The American Postal Workers Union (APWU) has officially broken its silence, launching a national television ad campaign that frames mail-in voting not just as a convenience, but as a crumbling pillar of American infrastructure that requires urgent defense. This isn’t a standard public service announcement. It is a direct counter-offensive against an escalating executive campaign to fundamentally redefine the role of the U.S. Postal Service (USPS) from a neutral carrier into a gatekeeper of the franchise.
The timing is far from coincidental. Two weeks ago, President Donald Trump signed an executive order that effectively attempts to turn 600,000 postal employees into a de facto border patrol for the ballot box. The order seeks to bar postal workers from delivering absentee ballots to anyone not appearing on a new, federally mandated list of "verified eligible voters"—a move that critics and union leaders argue is both unconstitutional and operationally impossible.
The Front Lines in Ohio
The campaign began its run in Ohio, a state chosen for its historical resonance. During the Civil War, Union Army soldiers from Ohio cast the first mail-in ballots in 1864. By invoking this history, the APWU is attempting to strip the partisan varnish off the debate, repositioning mail-in voting as a veteran-tested, century-old American tradition rather than a modern political gambit.
The ads themselves are deceptively simple. They feature everyday Americans—a farmer in a dusty field, a flight attendant on a layover—briefly explaining why the mailbox is their only viable polling place. But the subtext is heavy. The closing tagline, "Vote by mail—keep it, protect it, expand it," is a sharp rebuke to the administration's recent efforts to curtail the practice through both executive fiat and legislative pressure.
The Administrative Squeeze
While the public sees the fight through the lens of TV spots and campaign rallies, the real battle is happening in the processing plants and sorting facilities. The March 31 executive order is the most aggressive attempt yet to federalize election rules that have historically belonged to the states.
By demanding that the Department of Homeland Security (DHS) build a master list of eligible voters and requiring the USPS to cross-reference mailings against it, the administration is asking an agency built for logistics to perform the work of an auditor. Jonathan Smith, president of the APWU, has been blunt about the operational nightmare this presents.
"It is not the job of the postal workers to verify voter eligibility," Smith stated. "It is our job to move mail from one destination to the next."

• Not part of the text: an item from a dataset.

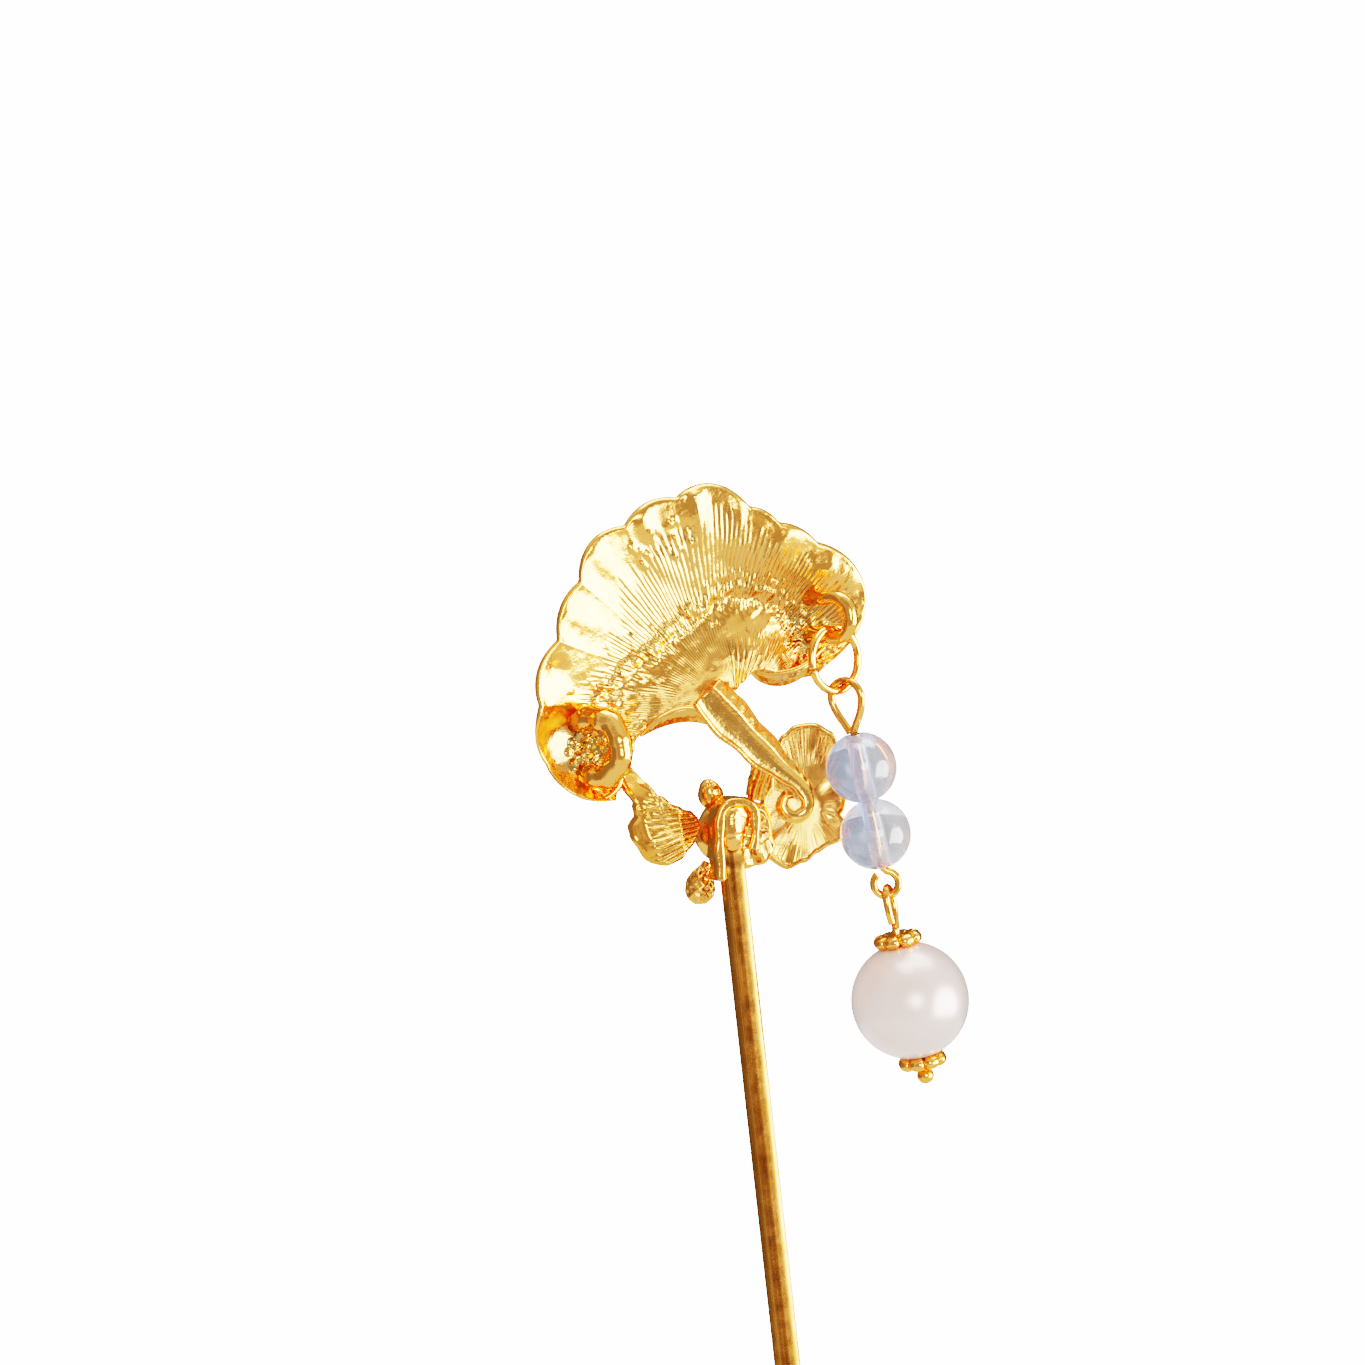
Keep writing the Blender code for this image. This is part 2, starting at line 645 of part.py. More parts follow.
def build_jump_ring(ring):
    radius = (RING_DIAMETER - RING_WIRE) / 2.0
    centre = radius - ring_rise()
    path = []
    for step in range(RING_STEPS + 1):
        turn = math.radians(RING_SPLIT + RING_GAP / 2.0 + (360.0 - RING_GAP) * step / RING_STEPS)
        path.append(ring.at(radius * math.cos(turn), 0.0, centre + radius * math.sin(turn)))
    points, faces = sweep(path, [RING_WIRE / 2.0] * len(path), ring.normal)
    add_node("jump_ring", points, faces, gold("ring_gold", 0.15), ring.pivot)


def build_link(link, eye, face):
    """Wire bent to a tear-shaped loop, a straight stem and a round eye turned to one side."""
    rise = (RING_WIRE + PIN_WIRE) / 2.0 + HOOK_GAP
    path = smooth_path([link.at(side, 0.0, fall - rise) for side, fall in LINK_LOOP], 3)
    foot = eye_drop() - EYE_RADIUS
    for drop in (LINK_STEM + 0.4, LINK_STEM + 2.0, foot - 2.0, foot - 0.55):
        path.append(link.at(0.0, 0.0, drop))
    path.append(link.at(0.0, 0.0, foot - 0.25) + face * 0.05)
    for step in range(15):
        turn = math.radians(-72.0 + 309.0 * step / 14)
        path.append(eye + face * EYE_RADIUS * math.cos(turn) + link.down * EYE_RADIUS * math.sin(turn))
    points, faces = sweep(path, [PIN_WIRE / 2.0] * len(path), link.normal)
    add_node("bead_link", points, faces, gold("link_gold", 0.15), link.pivot)


def ball_profile(radius, half, bore, steps):
    """Closed (radius, height) loop of a bored ball with its ends ground flat at +-half."""
    profile = []
    limit = math.asin(min(half / radius, 0.999))
    for step in range(steps + 1):
        lift = -limit + 2.0 * limit * step / steps
        profile.append((radius * math.cos(lift), radius * math.sin(lift)))
    profile.append((bore, half))
    profile.append((bore, -half))
    return profile


def build_ball(name, frame, drop, radius, half, paint):
    profile = ball_profile(radius, half, PIN_WIRE / 2.0 + BORE_CLEARANCE, 10)
    centre = frame.at(0.0, 0.0, drop)

    def place(a, b, tall):
        return centre + frame.sideways * a + frame.normal * b + frame.down * tall

    points, faces = lathe(profile, place)
    add_node(name, points, faces, paint, centre)


def pearl_drops():
    """Drops of the upper cap, the pearl and the lower cap below the drop's pivot."""
    seat = cap_seat()
    upper = DROP_STEM + CAP_HALF_HEIGHT + 0.1
    pearl = upper + seat
    return upper, pearl, pearl + seat


def cap_seat():
    """Distance from the pearl's centre to a cap's centre when its granules rest on the pearl."""
    reach = CAP_DIAMETER / 2.0 - CAP_HALF_HEIGHT
    touch = PEARL_DIAMETER / 2.0 + CAP_HALF_HEIGHT + 0.03
    return math.sqrt(touch ** 2 - reach ** 2)


def build_cap(name, frame, drop):
    """Daisy spacer: a ring of granules round a bored waist."""
    outer = CAP_DIAMETER / 2.0
    bore = PIN_WIRE / 2.0 + 0.8 * BORE_CLEARANCE
    waist = 0.58 * CAP_HALF_HEIGHT
    profile = []
    for step in range(7):
        lift = math.radians(-90.0 + 30.0 * step)
        profile.append((outer - CAP_HALF_HEIGHT + CAP_HALF_HEIGHT * math.cos(lift),
                        CAP_HALF_HEIGHT * math.sin(lift)))
    profile.append((bore, waist))
    profile.append((bore, -waist))
    centre = frame.at(0.0, 0.0, drop)

    def place(a, b, tall):
        return centre + frame.sideways * a + frame.normal * b + frame.down * tall

    points, faces = lathe(profile, place, CAP_LOBES * 6, CAP_LOBES, 0.34)
    add_node(name, points, faces, gold(name + "_gold", 0.15), centre)


def build_head_pin(drop):
    """Wire bent to a long loop at the top, straight through the pearl, ending in a ball."""
    rise = PIN_WIRE + 1.8 * HOOK_GAP
    path = smooth_path([drop.at(side, 0.0, fall - rise) for side, fall in DROP_LOOP], 3)
    sizes = [PIN_WIRE / 2.0] * len(path)
    ball = pearl_drops()[2] + CAP_HALF_HEIGHT + PIN_BALL + 0.25
    for fall in (DROP_STEM + 0.4, DROP_STEM + 3.0, ball - 3.0):
        path.append(drop.at(0.0, 0.0, fall))
        sizes.append(PIN_WIRE / 2.0)
    for lift in (-53.0, -25.0, 0.0, 25.0, 50.0, 75.0):
        turn = math.radians(lift)
        path.append(drop.at(0.0, 0.0, ball + PIN_BALL * math.sin(turn)))
        sizes.append(PIN_BALL * math.cos(turn))
    points, faces = sweep(path, sizes, drop.normal)
    add_node("head_pin", points, faces, gold("pin_gold", 0.15), drop.pivot)


def build_pendant():
    ring, link, drop, eye, face = hang_frames()
    build_jump_ring(ring)
    build_link(link, eye, face)
    opal = (0.86, 0.90, 0.97)
    for name, fall in zip(("opal_bead_upper", "opal_bead_lower"), opal_drops()):
        paint = material(name + "_glass", opal, 0.0, 0.12, 0.6)
        build_ball(name, link, fall, OPAL_DIAMETER / 2.0, opal_half(), paint)
    upper, middle, lower = pearl_drops()
    build_head_pin(drop)
    build_cap("bead_cap_upper", drop, upper)
    nacre = material("pearl_nacre", (0.93, 0.86, 0.82), 0.0, 0.2)
    half = math.sqrt((PEARL_DIAMETER / 2.0) ** 2 - 0.7 ** 2)
    build_ball("pearl", drop, middle, PEARL_DIAMETER / 2.0, half, nacre)
    build_cap("bead_cap_lower", drop, lower)


def main():
    clear_scene()
    build_shank()
    build_socket()
    build_braze_bead()
    build_leaf()
    build_lug("leaf_lug_right", LUG_RIGHT, LUG_BEND, LUG_WIRE)
    build_lug("leaf_lug_left", LUG_LEFT, LUG_LEFT_BEND, LUG_WIRE)
    build_stalk()
    build_limb()
    build_hub()
    build_small_leaf()
    build_blossom()
    build_pod()
    build_bud()
    build_pendant()


main()
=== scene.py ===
"""Looks of a decorative hair pin: a cast, gilt lotus leaf on a brushed shank, with a beaded drop.

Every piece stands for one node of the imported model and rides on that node's body.
Lengths are millimetres until a mesh is made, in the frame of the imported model: the shank
runs along Z, and the side with the lugs faces -Y.
"""
import json
import math

import bmesh
import bpy
import numpy as np
from mathutils import Matrix, Vector


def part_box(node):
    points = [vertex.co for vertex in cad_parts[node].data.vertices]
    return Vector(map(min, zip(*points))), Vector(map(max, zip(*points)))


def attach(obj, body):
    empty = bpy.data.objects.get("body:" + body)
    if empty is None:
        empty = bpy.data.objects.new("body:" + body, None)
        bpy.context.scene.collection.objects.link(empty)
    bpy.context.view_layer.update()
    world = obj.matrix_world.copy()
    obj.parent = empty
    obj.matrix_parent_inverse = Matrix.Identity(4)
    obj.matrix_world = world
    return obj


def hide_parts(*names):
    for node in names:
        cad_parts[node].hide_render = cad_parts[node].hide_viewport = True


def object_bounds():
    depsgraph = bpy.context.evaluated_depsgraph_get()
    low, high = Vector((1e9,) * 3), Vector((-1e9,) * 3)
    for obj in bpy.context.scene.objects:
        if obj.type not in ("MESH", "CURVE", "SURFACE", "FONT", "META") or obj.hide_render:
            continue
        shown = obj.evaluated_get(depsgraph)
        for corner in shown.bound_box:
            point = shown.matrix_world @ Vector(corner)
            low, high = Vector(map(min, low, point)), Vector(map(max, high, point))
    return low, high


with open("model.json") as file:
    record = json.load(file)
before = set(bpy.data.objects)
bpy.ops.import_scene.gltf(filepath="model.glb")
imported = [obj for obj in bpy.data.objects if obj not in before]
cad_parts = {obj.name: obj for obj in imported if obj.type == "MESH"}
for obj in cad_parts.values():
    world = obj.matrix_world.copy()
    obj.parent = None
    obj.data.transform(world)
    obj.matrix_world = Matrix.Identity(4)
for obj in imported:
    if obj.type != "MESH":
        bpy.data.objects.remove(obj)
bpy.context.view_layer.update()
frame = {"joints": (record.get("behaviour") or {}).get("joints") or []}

MM = 0.001
TAU = 2.0 * math.pi

# Lotus leaf, polar about its heart: (angle, notch radius, bulge of the scallop that follows).
HEART = (1.84, 14.60)
SCALLOPS = (
    (10.5, 7.9, 0.0), (14.0, 9.3, 0.25), (21.0, 12.7, 0.35), (33.0, 15.4, 0.55),
    (55.0, 15.5, 0.30), (69.5, 15.8, 0.30), (79.5, 16.7, 1.30), (100.4, 18.2, 0.70),
    (116.6, 18.0, 1.15), (135.9, 17.3, 0.60), (153.4, 16.6, 0.75), (172.4, 17.1, 0.45),
    (190.0, 16.8, 0.40), (204.0, 15.1, 0.10), (210.5, 12.9, 0.0),
)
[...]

The friction here is palpable. Postal workers are trained to prioritize the "sanctity of the seal." Instructing them to withhold mail based on a secondary, potentially flawed database contradicts over two centuries of postal law. It also puts the individual carrier in an impossible position: obey the executive order and risk a lawsuit for disenfranchisement, or deliver the mail and face federal disciplinary action for violating a presidential directive.
Performance Under Pressure
Lost in the political noise is the fact that the USPS has already proven it can handle the load. During the 2024 general election, the service delivered over 99 million ballots. According to internal post-election analysis, 99.88% of ballots sent from voters to election officials arrived within seven days. On average, a completed ballot moved from a voter’s hands to a local board of elections in just 24 hours.
These figures aren't just statistics; they are a baseline of competence that the union is using to argue against any "reforms" that would slow down the system. The administration’s counter-argument hinges on the potential for fraud—a claim that continues to struggle for oxygen in the face of hard data. A 2025 Brookings Institution report found that mail voting fraud occurred in roughly four cases out of every 10 million ballots cast. In the world of logistics, a 0.00004% error rate is considered near-perfection.
The Constitutional Deadlock
The legal war over this executive order has already moved to the U.S. District Court for the District of Massachusetts. A coalition of voting rights groups, including the ACLU and the League of Women Voters, argues that the President is making an end-run around Article I, Section 4 of the Constitution, which grants the power to regulate elections to state legislatures and Congress.
The administration’s strategy appears to be one of friction. Even if the executive order is eventually struck down by the Supreme Court, the mere existence of the directive creates a climate of uncertainty. If a voter isn't sure their ballot will be delivered, or if a postal worker is hesitant to process a tray of absentee envelopes, the goal of suppressing mail-in volume is achieved without ever winning a single court case.
Logistics as a Weapon
We are witnessing the weaponization of the "last mile." For decades, the USPS was the quietest arm of the federal government, a boring but essential utility. Now, its budget, its leadership, and even its daily delivery routes are being analyzed with the same intensity usually reserved for swing-state polling.
The APWU’s decision to spend member dues on a national ad campaign is a sign that the "neutral" era of the Postal Service is over. The union isn't just fighting for the right of citizens to vote; they are fighting for the survival of their own operational mandate. If the USPS becomes a political filter for what mail is "verified" and what is not, it ceases to be a universal service. It becomes a tool of the administration in power.
The ads will continue to roll out in battleground states as the election cycle intensifies. But no amount of 30-second spots can bridge the gap between a White House determined to shrink the mail-in electorate and a workforce legally bound to deliver every piece of mail it touches. This is a collision of constitutional authority and logistical reality, and the mailbox is the impact zone.